Cut’em loose: When I look back over the past 29 games, there’s a pattern when it comes to negative plays. Georgia tends to do a tremendous job of knocking teams down behind the line of scrimmage in big games when they let it all hang out, but that isn’t the case outside of those games. Against Notre Dame, Auburn, Oklahoma, and Alabama in 2017, Georgia averaged well over seven tackles for a loss per game, two full stops behind the line of scrimmage more than it did in the 10 other games that season.

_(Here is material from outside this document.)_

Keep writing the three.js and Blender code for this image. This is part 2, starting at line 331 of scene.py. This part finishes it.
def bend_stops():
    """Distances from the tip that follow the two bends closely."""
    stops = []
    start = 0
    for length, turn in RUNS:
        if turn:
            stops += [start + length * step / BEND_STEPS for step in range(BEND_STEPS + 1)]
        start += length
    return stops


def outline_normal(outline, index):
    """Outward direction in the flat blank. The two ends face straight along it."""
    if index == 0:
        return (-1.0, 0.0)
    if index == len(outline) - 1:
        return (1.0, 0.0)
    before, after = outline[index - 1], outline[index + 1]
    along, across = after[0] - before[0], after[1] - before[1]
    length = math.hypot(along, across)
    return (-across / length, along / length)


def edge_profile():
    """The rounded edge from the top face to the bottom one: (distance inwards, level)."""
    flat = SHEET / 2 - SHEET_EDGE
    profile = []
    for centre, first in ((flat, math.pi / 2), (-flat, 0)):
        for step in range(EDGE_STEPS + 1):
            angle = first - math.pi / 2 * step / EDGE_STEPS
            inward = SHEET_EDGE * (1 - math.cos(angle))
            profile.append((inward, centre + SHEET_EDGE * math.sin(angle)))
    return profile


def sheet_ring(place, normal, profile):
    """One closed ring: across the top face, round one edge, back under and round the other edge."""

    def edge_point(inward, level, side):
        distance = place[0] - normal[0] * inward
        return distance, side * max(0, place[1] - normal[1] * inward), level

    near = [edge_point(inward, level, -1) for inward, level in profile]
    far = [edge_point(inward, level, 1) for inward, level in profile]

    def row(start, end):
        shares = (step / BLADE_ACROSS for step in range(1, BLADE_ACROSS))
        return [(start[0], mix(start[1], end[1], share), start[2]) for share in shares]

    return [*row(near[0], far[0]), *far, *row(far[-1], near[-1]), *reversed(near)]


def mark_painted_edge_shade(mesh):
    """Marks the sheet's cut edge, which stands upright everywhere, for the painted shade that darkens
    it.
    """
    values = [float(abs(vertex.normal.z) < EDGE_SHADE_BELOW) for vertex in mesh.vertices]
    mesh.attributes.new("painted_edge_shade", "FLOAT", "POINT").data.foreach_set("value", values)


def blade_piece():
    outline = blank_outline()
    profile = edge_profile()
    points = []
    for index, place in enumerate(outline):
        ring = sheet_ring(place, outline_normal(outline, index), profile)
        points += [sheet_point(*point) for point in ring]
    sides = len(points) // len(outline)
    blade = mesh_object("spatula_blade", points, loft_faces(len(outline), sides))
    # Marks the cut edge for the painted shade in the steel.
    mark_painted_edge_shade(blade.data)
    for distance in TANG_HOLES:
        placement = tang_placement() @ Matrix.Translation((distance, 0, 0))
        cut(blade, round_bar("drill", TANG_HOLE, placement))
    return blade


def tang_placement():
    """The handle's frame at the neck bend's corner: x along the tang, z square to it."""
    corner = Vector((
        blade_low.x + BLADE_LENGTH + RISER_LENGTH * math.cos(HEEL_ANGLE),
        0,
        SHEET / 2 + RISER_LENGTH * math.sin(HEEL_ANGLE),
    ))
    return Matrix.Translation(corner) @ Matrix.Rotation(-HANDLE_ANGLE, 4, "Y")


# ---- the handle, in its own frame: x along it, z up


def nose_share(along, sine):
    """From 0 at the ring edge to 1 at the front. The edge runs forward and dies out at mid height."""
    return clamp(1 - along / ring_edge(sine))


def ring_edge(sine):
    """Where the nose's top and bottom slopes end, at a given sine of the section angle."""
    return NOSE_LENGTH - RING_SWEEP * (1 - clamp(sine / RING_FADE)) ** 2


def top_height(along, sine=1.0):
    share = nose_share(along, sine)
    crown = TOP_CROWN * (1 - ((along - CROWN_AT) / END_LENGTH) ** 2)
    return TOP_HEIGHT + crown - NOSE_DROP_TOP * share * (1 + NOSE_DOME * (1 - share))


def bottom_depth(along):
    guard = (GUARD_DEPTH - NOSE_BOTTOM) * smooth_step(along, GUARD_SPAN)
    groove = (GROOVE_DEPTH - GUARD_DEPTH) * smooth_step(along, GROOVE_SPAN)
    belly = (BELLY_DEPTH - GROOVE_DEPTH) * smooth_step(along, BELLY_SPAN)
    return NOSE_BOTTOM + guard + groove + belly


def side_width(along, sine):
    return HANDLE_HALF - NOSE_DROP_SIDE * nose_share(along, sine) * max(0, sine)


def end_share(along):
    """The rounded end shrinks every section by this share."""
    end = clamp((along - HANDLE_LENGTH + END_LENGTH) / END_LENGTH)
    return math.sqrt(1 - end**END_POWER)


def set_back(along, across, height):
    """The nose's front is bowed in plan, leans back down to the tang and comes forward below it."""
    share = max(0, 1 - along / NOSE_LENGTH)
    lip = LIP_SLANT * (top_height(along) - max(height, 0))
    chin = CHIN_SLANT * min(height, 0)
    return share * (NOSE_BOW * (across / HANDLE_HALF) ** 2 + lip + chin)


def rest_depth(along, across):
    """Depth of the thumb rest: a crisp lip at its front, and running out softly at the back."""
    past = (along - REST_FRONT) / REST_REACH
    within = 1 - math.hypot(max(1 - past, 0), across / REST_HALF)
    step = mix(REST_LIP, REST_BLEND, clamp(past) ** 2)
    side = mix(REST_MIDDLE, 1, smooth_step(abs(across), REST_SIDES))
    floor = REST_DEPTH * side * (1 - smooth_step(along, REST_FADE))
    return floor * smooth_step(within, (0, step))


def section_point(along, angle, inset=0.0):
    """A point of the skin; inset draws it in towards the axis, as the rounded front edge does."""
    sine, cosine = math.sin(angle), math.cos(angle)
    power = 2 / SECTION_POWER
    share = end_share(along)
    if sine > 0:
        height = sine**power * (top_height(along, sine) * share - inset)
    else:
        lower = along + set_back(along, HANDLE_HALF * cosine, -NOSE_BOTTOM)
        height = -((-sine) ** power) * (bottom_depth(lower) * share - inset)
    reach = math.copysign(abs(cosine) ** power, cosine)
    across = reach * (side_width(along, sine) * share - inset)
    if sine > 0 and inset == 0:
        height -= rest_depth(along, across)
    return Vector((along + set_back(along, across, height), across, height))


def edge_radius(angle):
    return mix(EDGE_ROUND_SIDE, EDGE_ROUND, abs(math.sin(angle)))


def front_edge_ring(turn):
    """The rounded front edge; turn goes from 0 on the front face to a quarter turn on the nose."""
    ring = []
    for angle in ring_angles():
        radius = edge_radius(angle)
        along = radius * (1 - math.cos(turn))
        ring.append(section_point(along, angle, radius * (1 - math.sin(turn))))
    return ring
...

This season, against Alabama and Texas, Georgia averaged 6.5 tackles for a loss and that’s over two tackles for a loss more than it averaged in the other 12 games. Now I’m well aware that four of Georgia’s five losses over the past two seasons are included in those games where the Bulldogs did a better job of creating negative plays, but that has more to do with the level of competition in those games and it does any correlation between defeats and being more disruptive in the backfield. It can also be argued that the Bulldogs’ ability to create negative plays is what gave them a shot against the Longhorns despite the disastrous start.

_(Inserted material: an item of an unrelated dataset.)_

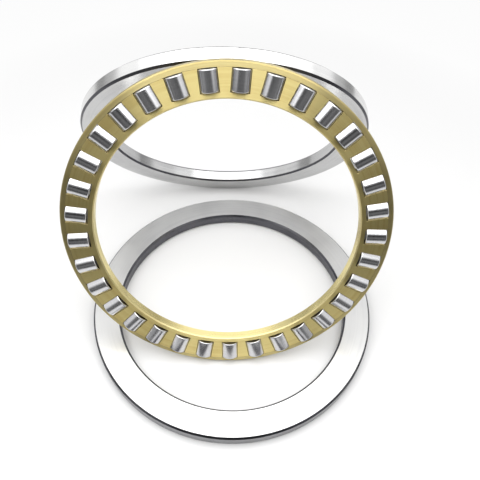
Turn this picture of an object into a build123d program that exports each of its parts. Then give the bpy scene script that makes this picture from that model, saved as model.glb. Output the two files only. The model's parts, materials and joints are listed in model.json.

Georgia has the talent to make teams worry about keeping them out of the offensive backfield. Smart’s scheme is built on building a wall at the line of scrimmage rather than getting upfield an allowing seams, but the two teams playing for the National Championship rank No. 2 (Clemson) and No. 12 (Alabama) nationally in creating negative plays. Making the opposing offense fear getting behind the chains has a ripple effect on the rest of its game plan.